Ingredients. - One cow-heel. An ox-cheek. Three ounces of dripping. Three carrots. Six onions. One bunch of herbs (marjoram, thyme, parsley, and bay-leaf). Two tablespoonfuls of flour. Pepper and salt.

Time required, three hours.

To make A-la-Mode Beef:

1. Take a dressed cow-heel and wash, it thoroughly in water.

2. Put the cow-heel on a board and cut off all the flesh. Cut the flesh into neat pieces.

3. Take an ox-cheek and wash it well in cold water.

N. B. - Be sure it is quite clean, and free from all impurities.

4. Put the ox-cheek on a board and rub it well with salt.

5. Then rub it quite dry in a clean cloth.

6. Put three ounces of clarified dripping into a large saucepan, and place it on the fire to melt.

7. Cut the ox-cheek up into neat pieces.

N. B. - Weigh the flesh of the ox-cheek and cow-heel, so as to know how much water should be added, as one pint is allowed to each pound of meat.

8. Flour each piece.

9. When the dripping is melted, put in the floured pieces of ox-cheek, and let them fry a nice brown.

10. Stir the pieces occasionally, and do not let them stick to the bottom of the saucepan.

11. Take three carrots, wash them, scrape them clean, and cut them in slices with a sharp knife.

12. Take six onions, peel them, and cut them in slices.

13. Take a sprig or two of parsley, wash it, and dry it in a cloth.
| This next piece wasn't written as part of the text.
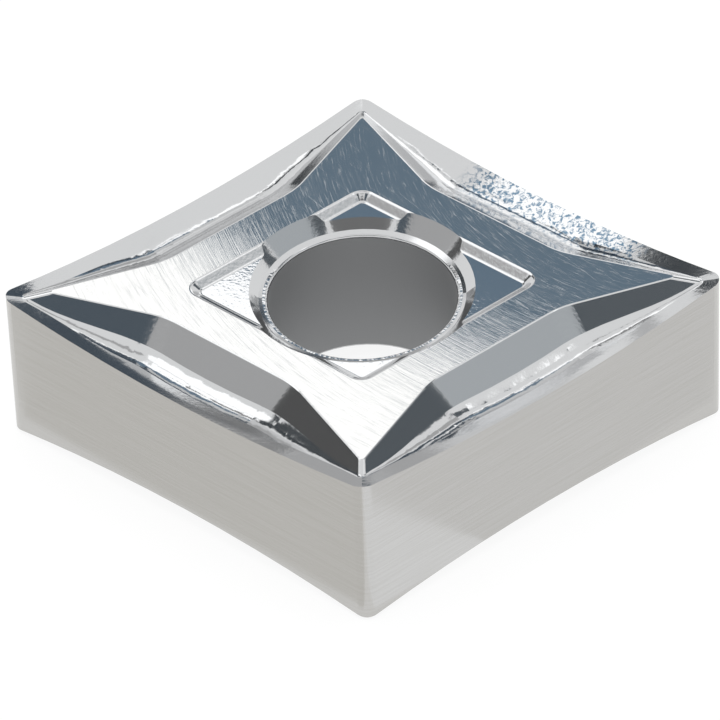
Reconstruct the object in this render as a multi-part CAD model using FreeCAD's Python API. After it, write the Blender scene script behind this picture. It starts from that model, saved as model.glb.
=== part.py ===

14. Take one sprig of marjoram, thyme, one hay-leaf and the parsley, and tie them tightly together with a piece of string.

15. Put these vegetables and the bunch of herbs into the saucepan.

16. Pour in the proper quantity of water-namely, one pint of water to each pound of meat.

17. Put two tablespoonfuls of flour into a basin, and mix it into a smooth paste with cold water.

18. Now put the pieces of cow-heel into the saucepan, and plenty of pepper and salt to taste.

19. Stir the paste smoothly into the saucepan.

20. Put the lid on the saucepan, and, when it boils, move the saucepan to the side of the fire, and let it stew gently for three hours.

21. Watch it, and skim it very often.

N. B. - Be always careful to skim anything that is cooking directly the scum rises, or it will boil down again into the meat, and will spoil it. Scum is the impurity which rises from the meat or vegetables. 4

22. "When the stew is finished, pour it into a large dish or a soup-tureen. It is then ready for serving.

N. B. - The bones of the cow-heel should be put into the stock-pot.